** BEGIN MATERIAL FOR THIS TASK **

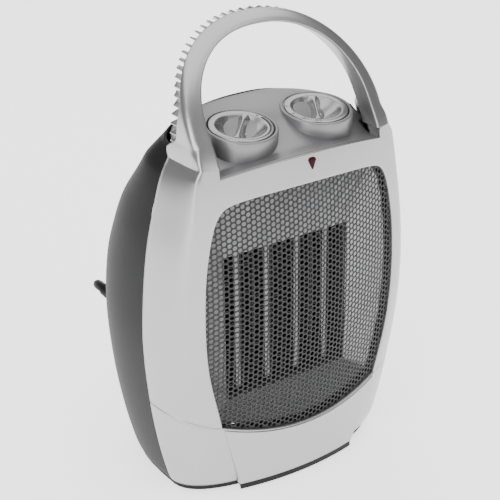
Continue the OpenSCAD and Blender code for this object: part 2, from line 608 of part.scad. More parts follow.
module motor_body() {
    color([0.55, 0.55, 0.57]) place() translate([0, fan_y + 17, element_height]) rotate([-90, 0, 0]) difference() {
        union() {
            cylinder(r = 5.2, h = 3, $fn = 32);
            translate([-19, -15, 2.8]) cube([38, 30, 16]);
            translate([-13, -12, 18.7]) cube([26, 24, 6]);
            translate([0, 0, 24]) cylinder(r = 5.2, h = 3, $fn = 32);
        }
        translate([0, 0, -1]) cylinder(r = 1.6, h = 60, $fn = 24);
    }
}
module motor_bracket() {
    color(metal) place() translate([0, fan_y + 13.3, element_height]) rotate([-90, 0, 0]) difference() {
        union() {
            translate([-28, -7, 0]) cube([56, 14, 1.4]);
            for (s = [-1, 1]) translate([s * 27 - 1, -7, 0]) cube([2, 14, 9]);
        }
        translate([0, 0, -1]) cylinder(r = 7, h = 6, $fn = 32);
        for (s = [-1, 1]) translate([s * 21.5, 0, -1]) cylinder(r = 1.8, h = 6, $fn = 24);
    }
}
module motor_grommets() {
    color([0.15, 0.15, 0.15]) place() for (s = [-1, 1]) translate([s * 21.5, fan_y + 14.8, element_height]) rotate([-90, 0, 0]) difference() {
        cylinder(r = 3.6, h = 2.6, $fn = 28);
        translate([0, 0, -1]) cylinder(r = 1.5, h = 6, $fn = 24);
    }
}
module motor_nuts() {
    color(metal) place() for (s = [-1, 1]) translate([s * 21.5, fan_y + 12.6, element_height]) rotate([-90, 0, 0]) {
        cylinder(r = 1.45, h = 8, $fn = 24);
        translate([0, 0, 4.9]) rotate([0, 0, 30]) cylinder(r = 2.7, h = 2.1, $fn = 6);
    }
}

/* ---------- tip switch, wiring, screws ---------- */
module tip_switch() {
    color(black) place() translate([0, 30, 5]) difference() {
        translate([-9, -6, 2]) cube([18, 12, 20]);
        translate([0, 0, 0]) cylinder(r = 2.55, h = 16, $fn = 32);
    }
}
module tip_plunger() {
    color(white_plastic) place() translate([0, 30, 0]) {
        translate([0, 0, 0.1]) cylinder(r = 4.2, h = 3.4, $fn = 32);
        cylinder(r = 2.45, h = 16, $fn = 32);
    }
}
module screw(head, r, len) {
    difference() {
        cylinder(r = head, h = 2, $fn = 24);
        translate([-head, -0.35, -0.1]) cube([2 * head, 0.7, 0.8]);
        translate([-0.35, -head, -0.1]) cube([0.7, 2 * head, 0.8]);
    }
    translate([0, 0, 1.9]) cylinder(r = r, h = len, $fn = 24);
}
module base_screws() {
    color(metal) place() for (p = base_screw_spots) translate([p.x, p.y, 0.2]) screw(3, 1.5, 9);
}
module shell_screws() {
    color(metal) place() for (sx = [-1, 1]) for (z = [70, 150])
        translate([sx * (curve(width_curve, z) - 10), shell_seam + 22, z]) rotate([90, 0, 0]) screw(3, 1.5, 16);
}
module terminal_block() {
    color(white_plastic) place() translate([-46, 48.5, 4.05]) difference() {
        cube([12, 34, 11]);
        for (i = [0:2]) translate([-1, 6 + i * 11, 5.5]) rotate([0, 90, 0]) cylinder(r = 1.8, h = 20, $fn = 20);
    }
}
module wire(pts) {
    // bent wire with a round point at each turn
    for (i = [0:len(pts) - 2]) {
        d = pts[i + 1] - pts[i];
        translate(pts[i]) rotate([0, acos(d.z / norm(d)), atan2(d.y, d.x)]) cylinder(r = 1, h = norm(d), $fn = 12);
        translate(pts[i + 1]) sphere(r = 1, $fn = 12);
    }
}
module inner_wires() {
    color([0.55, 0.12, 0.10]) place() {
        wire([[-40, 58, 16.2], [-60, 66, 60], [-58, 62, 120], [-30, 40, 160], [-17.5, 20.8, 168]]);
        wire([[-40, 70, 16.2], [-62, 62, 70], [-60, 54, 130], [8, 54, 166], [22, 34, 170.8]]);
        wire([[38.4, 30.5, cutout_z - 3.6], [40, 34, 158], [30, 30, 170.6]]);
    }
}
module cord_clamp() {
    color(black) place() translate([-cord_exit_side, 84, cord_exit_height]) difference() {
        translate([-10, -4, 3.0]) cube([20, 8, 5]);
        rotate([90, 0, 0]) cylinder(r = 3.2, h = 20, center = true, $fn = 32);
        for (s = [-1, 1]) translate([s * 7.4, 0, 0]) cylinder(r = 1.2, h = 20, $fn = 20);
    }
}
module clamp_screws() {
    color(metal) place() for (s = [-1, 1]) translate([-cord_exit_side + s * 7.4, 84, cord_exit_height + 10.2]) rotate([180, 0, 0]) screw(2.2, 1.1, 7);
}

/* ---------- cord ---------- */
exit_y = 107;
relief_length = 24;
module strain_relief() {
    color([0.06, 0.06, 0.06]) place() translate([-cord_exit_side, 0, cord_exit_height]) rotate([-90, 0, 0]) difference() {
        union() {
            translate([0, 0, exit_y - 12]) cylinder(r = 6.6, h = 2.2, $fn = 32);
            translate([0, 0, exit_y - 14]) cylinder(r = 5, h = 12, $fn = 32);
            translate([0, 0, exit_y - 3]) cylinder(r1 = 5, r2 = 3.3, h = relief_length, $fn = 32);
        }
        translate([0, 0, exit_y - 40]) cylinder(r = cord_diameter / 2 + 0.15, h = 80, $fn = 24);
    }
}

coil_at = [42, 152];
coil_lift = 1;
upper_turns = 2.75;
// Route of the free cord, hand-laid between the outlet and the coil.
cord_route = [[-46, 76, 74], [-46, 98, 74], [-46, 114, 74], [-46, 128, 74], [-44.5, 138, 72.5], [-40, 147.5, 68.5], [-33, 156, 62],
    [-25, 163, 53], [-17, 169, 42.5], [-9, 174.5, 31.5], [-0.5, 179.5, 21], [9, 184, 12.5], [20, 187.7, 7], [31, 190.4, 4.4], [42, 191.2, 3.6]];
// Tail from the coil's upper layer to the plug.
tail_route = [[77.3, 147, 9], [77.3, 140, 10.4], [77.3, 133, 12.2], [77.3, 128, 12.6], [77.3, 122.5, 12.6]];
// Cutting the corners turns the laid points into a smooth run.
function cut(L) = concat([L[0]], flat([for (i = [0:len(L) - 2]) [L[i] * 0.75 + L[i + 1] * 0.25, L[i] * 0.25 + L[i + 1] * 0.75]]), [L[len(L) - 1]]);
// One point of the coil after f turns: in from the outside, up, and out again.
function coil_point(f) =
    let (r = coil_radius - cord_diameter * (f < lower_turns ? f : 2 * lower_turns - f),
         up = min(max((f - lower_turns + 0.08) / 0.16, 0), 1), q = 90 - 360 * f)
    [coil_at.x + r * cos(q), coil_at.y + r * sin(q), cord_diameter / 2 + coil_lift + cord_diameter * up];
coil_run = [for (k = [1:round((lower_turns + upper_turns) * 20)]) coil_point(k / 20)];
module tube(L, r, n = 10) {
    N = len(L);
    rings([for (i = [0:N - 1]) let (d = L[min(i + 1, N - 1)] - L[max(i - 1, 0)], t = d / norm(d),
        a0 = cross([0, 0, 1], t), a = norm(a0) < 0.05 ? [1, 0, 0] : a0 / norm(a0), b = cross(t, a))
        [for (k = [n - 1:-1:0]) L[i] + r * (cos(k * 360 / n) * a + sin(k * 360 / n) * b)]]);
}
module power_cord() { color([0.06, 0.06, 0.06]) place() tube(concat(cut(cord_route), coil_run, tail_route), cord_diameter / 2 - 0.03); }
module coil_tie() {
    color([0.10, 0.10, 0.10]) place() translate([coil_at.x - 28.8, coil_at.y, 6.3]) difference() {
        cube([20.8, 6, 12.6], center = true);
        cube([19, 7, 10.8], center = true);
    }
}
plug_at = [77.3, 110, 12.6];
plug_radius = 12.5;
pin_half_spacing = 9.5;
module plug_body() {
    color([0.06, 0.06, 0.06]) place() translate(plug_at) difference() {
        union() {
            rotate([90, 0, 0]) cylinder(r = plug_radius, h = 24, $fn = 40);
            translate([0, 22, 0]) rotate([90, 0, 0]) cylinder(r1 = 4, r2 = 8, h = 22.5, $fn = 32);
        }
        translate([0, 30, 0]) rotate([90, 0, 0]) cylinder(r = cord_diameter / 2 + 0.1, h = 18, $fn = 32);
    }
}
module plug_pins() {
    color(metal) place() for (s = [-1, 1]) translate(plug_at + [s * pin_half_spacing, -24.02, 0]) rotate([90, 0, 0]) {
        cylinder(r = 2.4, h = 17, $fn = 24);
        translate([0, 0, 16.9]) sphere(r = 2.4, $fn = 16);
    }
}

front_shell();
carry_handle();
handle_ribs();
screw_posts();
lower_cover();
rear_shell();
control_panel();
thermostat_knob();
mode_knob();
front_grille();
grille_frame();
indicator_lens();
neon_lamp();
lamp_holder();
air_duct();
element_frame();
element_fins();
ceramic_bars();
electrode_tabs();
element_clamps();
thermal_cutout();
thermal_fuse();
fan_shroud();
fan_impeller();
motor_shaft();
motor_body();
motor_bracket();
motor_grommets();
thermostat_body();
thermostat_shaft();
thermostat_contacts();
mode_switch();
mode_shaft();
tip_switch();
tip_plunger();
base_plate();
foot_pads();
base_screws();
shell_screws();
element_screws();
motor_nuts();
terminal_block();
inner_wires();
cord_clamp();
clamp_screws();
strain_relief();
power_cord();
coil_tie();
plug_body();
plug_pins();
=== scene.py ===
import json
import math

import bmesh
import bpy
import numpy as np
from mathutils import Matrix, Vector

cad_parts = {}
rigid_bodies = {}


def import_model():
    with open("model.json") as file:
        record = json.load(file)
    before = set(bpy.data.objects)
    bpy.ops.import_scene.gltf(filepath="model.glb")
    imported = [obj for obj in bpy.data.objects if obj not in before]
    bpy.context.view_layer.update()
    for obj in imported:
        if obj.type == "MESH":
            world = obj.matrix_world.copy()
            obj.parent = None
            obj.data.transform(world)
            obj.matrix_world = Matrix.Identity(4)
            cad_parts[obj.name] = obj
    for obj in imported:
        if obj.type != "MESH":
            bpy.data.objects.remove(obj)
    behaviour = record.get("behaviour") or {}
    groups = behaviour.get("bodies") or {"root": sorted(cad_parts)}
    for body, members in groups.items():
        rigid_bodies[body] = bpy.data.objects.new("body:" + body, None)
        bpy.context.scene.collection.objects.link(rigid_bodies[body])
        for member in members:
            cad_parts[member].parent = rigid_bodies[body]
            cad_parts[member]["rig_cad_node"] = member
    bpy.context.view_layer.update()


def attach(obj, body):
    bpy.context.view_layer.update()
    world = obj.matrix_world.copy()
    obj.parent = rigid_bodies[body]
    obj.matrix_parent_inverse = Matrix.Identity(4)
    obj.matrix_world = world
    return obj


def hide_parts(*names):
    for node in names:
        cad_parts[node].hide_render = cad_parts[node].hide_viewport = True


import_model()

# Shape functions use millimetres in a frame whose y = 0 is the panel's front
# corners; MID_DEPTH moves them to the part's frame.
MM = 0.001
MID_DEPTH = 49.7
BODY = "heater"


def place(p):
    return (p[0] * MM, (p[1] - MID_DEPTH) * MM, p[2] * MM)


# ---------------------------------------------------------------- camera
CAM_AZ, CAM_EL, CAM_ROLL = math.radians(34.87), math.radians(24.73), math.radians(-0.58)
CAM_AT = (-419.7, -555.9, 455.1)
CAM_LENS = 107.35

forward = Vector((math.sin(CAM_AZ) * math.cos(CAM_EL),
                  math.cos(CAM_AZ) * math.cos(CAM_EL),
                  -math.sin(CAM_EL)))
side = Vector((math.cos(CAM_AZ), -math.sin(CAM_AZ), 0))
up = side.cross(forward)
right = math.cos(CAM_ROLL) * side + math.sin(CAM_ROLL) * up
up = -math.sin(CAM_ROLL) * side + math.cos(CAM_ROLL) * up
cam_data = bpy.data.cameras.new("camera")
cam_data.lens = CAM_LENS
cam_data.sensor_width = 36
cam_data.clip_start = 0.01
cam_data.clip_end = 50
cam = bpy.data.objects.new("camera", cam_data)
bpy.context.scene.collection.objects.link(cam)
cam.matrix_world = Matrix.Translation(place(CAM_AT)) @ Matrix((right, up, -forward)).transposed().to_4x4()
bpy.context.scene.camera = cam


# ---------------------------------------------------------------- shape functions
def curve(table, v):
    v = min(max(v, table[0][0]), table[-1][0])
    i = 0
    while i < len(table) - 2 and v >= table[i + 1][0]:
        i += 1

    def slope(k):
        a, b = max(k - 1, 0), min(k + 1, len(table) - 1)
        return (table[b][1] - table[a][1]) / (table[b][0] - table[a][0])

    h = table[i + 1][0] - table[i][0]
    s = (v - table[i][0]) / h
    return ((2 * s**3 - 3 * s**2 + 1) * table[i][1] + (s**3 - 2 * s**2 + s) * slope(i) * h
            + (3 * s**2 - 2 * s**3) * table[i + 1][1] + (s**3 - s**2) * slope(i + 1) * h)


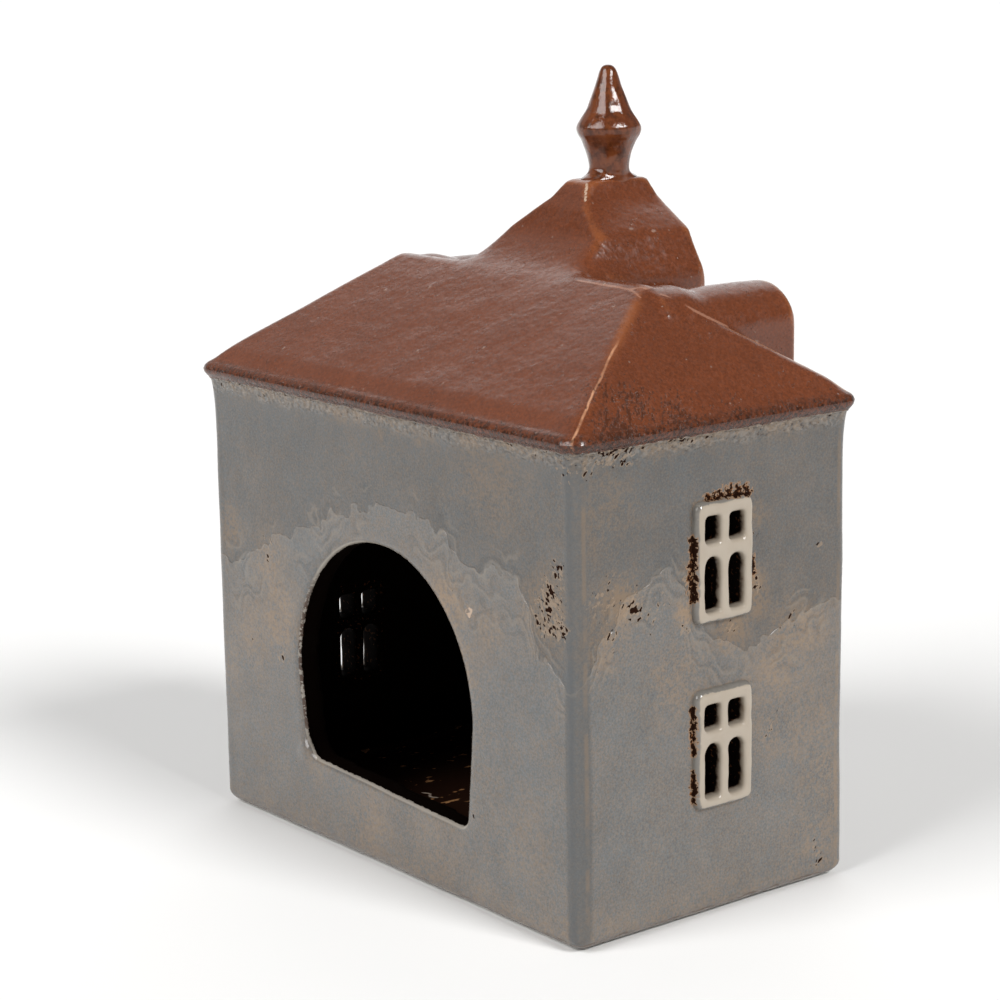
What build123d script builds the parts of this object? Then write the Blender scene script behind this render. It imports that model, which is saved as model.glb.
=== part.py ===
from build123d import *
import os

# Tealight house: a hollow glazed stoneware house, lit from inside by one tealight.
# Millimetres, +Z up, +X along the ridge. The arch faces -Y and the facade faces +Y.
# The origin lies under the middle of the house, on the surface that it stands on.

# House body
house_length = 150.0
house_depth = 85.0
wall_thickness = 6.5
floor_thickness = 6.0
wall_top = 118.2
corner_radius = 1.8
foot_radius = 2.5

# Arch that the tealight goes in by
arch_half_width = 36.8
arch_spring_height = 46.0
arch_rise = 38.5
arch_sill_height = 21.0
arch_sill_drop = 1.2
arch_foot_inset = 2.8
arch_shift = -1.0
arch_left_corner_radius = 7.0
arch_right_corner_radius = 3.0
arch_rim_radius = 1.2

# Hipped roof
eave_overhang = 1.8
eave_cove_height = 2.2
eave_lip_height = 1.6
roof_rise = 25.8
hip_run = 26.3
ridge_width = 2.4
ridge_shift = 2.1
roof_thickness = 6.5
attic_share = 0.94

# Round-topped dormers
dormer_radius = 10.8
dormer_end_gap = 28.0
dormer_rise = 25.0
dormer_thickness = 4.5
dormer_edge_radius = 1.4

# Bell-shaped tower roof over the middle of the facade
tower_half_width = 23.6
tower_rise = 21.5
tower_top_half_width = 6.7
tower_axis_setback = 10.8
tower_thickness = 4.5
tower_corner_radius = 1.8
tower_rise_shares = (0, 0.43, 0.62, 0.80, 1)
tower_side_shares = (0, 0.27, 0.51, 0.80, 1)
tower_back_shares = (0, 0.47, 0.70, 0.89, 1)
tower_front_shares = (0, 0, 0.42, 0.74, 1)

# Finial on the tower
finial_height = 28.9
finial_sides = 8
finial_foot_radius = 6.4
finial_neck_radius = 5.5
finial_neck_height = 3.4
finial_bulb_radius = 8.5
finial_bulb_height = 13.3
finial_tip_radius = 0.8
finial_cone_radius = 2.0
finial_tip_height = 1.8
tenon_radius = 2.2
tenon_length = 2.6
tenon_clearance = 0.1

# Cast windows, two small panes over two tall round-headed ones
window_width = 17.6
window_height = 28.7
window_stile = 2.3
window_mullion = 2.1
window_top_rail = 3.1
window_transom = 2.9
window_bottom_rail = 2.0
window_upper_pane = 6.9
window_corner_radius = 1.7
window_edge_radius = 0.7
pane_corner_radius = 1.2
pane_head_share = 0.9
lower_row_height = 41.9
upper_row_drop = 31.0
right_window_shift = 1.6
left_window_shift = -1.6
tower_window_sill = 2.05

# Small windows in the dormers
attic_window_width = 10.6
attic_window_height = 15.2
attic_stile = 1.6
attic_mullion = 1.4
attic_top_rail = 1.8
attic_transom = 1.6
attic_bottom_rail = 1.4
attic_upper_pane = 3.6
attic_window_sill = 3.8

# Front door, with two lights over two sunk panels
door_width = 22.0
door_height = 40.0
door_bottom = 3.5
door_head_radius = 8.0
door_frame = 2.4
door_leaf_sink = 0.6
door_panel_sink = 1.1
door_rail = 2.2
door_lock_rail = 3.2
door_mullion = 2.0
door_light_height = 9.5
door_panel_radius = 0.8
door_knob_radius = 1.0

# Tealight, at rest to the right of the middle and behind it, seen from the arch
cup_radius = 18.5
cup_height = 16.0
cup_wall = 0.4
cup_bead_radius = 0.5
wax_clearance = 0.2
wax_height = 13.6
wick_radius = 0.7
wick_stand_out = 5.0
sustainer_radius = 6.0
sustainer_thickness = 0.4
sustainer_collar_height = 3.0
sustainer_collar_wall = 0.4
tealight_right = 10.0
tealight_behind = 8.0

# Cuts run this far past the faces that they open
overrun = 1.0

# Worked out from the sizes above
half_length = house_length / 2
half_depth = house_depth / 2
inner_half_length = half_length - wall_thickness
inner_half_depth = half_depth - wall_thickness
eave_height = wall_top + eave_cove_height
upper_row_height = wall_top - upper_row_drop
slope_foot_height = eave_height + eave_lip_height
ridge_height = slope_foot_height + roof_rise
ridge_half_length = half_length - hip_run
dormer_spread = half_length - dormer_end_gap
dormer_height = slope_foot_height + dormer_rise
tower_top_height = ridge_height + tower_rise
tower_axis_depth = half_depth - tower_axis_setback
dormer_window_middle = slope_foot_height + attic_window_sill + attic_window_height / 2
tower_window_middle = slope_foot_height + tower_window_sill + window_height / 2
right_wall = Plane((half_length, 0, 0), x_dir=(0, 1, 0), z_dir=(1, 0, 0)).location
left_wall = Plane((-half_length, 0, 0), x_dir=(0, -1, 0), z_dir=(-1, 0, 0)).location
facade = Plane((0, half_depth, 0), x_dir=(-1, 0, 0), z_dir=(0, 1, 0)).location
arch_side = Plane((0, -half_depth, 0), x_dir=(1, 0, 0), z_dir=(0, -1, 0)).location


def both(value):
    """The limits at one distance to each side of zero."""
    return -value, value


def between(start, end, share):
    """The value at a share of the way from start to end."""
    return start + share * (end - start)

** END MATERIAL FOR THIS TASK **

[EXERCISE TASK] Extract from the records above the lines from the one containing "front_shell();" to the one containing "for node in", both lines included, exactly as they appear and with nothing else.

[CORRECT ANSWER]
front_shell();
carry_handle();
handle_ribs();
screw_posts();
lower_cover();
rear_shell();
control_panel();
thermostat_knob();
mode_knob();
front_grille();
grille_frame();
indicator_lens();
neon_lamp();
lamp_holder();
air_duct();
element_frame();
element_fins();
ceramic_bars();
electrode_tabs();
element_clamps();
thermal_cutout();
thermal_fuse();
fan_shroud();
fan_impeller();
motor_shaft();
motor_body();
motor_bracket();
motor_grommets();
thermostat_body();
thermostat_shaft();
thermostat_contacts();
mode_switch();
mode_shaft();
tip_switch();
tip_plunger();
base_plate();
foot_pads();
base_screws();
shell_screws();
element_screws();
motor_nuts();
terminal_block();
inner_wires();
cord_clamp();
clamp_screws();
strain_relief();
power_cord();
coil_tie();
plug_body();
plug_pins();
=== scene.py ===
import json
import math

import bmesh
import bpy
import numpy as np
from mathutils import Matrix, Vector

cad_parts = {}
rigid_bodies = {}


def import_model():
    with open("model.json") as file:
        record = json.load(file)
    before = set(bpy.data.objects)
    bpy.ops.import_scene.gltf(filepath="model.glb")
    imported = [obj for obj in bpy.data.objects if obj not in before]
    bpy.context.view_layer.update()
    for obj in imported:
        if obj.type == "MESH":
            world = obj.matrix_world.copy()
            obj.parent = None
            obj.data.transform(world)
            obj.matrix_world = Matrix.Identity(4)
            cad_parts[obj.name] = obj
    for obj in imported:
        if obj.type != "MESH":
            bpy.data.objects.remove(obj)
    behaviour = record.get("behaviour") or {}
    groups = behaviour.get("bodies") or {"root": sorted(cad_parts)}
    for body, members in groups.items():
        rigid_bodies[body] = bpy.data.objects.new("body:" + body, None)
        bpy.context.scene.collection.objects.link(rigid_bodies[body])
        for member in members:
            cad_parts[member].parent = rigid_bodies[body]
            cad_parts[member]["rig_cad_node"] = member
    bpy.context.view_layer.update()


def attach(obj, body):
    bpy.context.view_layer.update()
    world = obj.matrix_world.copy()
    obj.parent = rigid_bodies[body]
    obj.matrix_parent_inverse = Matrix.Identity(4)
    obj.matrix_world = world
    return obj


def hide_parts(*names):
    for node in names:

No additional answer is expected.